Ma è poi così vero che il regime di Ahmadinejad sia stabile e assolutamente privo di frizioni interne? Non proprio. Il 15 dicembre le elezioni locali rinnoveranno molti dei consigli di villaggio e di città. Attualmente i dati dicono che le componenti vicino ad Ahmadinejad sono in netto calo e anzi i suoi avversari delle ali moderate sono in rialzo. Non solo. Nello stesso periodo verrà rinnovata la cosiddetta “Assemblea degli Esperti” una realtà composta di 86 teologi che hanno il compito di eleggere , se necessario, la “Guida suprema”. Anche in questo caso la situazione non è a favore di Ahmadinejad.

Questo non significa che sia all’ordine del giorno un veloce dissolvimento del regime, ma, più realisticamente - sotto questo profilo, probabilmente, Azar Nafisi non ha torto – l’aumento del tasso ideologico costituisce un indicatore doppio: da una parte un aumento della mobilitazione, dall’altro la necessità di militarizzare e mobilitare l’opinione pubblica.
La partita dunque sarà lunga, ma la sua durata dipende anche dalle strategie che si mettono in campo da questa parte, dalla capacità di sgretolare e di aiutare i processi di mobilitazione civile dentro l’Iran.

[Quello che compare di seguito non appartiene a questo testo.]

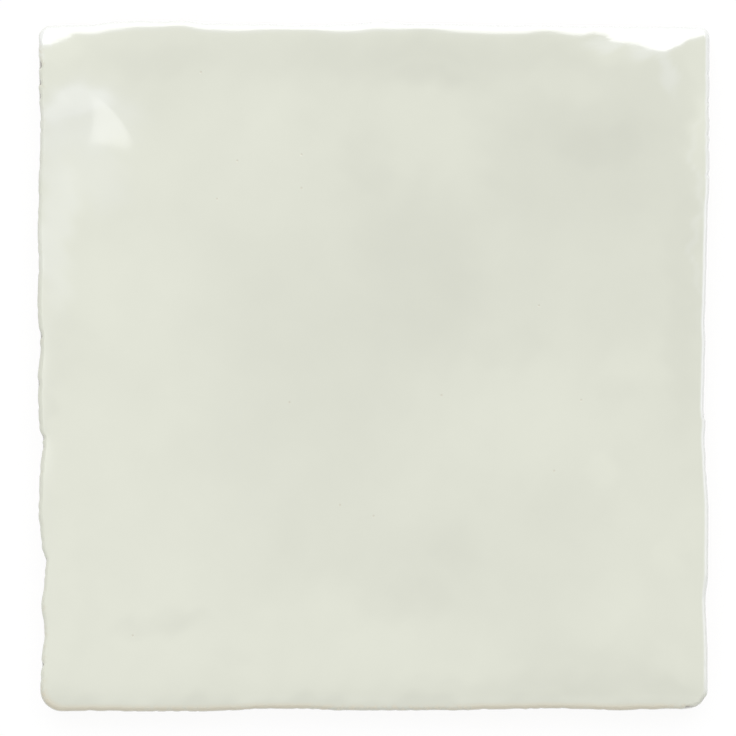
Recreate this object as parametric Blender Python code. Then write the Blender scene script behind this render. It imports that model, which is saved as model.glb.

Ovvero, più generalmente ed estesamente, da una lettura delle crisi mediorientali come atti politici e non solo come effetti politici di codici culturali del tutto impermeabili al confronto e all’ibridazione con l’Occidente. Questo aspetto non solo è falso, ma è anche un regalo inaspettato al fondamentalismo perché è l’implicito riconoscimento della sua convinzione ideologica, che vuole non solo l’Occidente come nemico inconciliabile, ma anche attore naturalmente estraneo e alieno rispetto all’Islam.